Avoiding Processed Food Is the Easiest Way to Protect Your Heart
According to Dr. Kummerow, your body can eliminate trans fats in about a month, which is encouraging. The tragic reality, of course, is that 95 percent of the food that most Americans eat is processed—and processed food is where all this trans fat lies. So, if you want to protect your heart, you need to avoid trans fats by eliminating all processed foods (which would also include most restaurant food). You also need to address your insulin and leptin resistance, which is the result of eating a diet too high in sugars and grains. (Remember, refined carbs also produce small, dense harmful LDL cholesterol particles, which adds to your heart disease risk.) In summary, to lower your heart disease risk, you need to:
- Avoid sugar, processed fructose, and grains if you are insulin and leptin resistant. This effectively means you must avoid most processed foods
- Eat a healthful diet of whole foods, ideally organic, and replace the grain carbs with:
- Large amounts of vegetables
- Low-to-moderate amount of high-quality protein (think organically raised, pastured animals)
- As much high-quality healthful fat as you want (saturated and monounsaturated from animal and tropical oil sources).

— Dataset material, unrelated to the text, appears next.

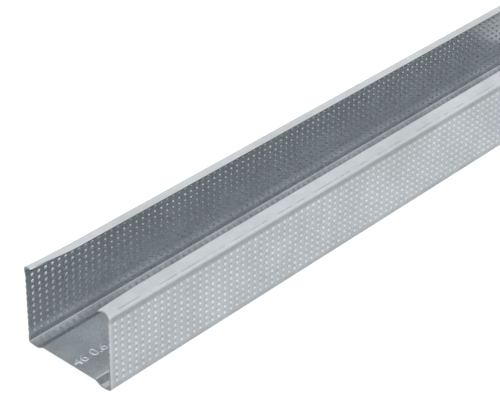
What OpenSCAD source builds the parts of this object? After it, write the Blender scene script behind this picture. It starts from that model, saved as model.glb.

Most people actually need upwards of 50-85 percent fats in their diet for optimal health—a far cry from the 10 percent currently recommended. Sources of healthful fats to add to your diet include:
Avocados Butter made from raw grass-fed organic milk Raw dairy Organic pastured egg yolks Coconuts and coconut oil Unheated organic nut oils Raw nuts, such as almonds, pecans, macadamia, and seeds Grass-fed meats
Balancing your omega-3 to omega-6 ratio is also key for heart health, as these fatty acids help build the cells in your arteries that make the prostacyclin that keeps your blood flowing smoothly. Omega-3 deficiency can cause or contribute to very serious health problems, both mental and physical, and may be a significant underlying factor of up to 96,000 premature deaths each year.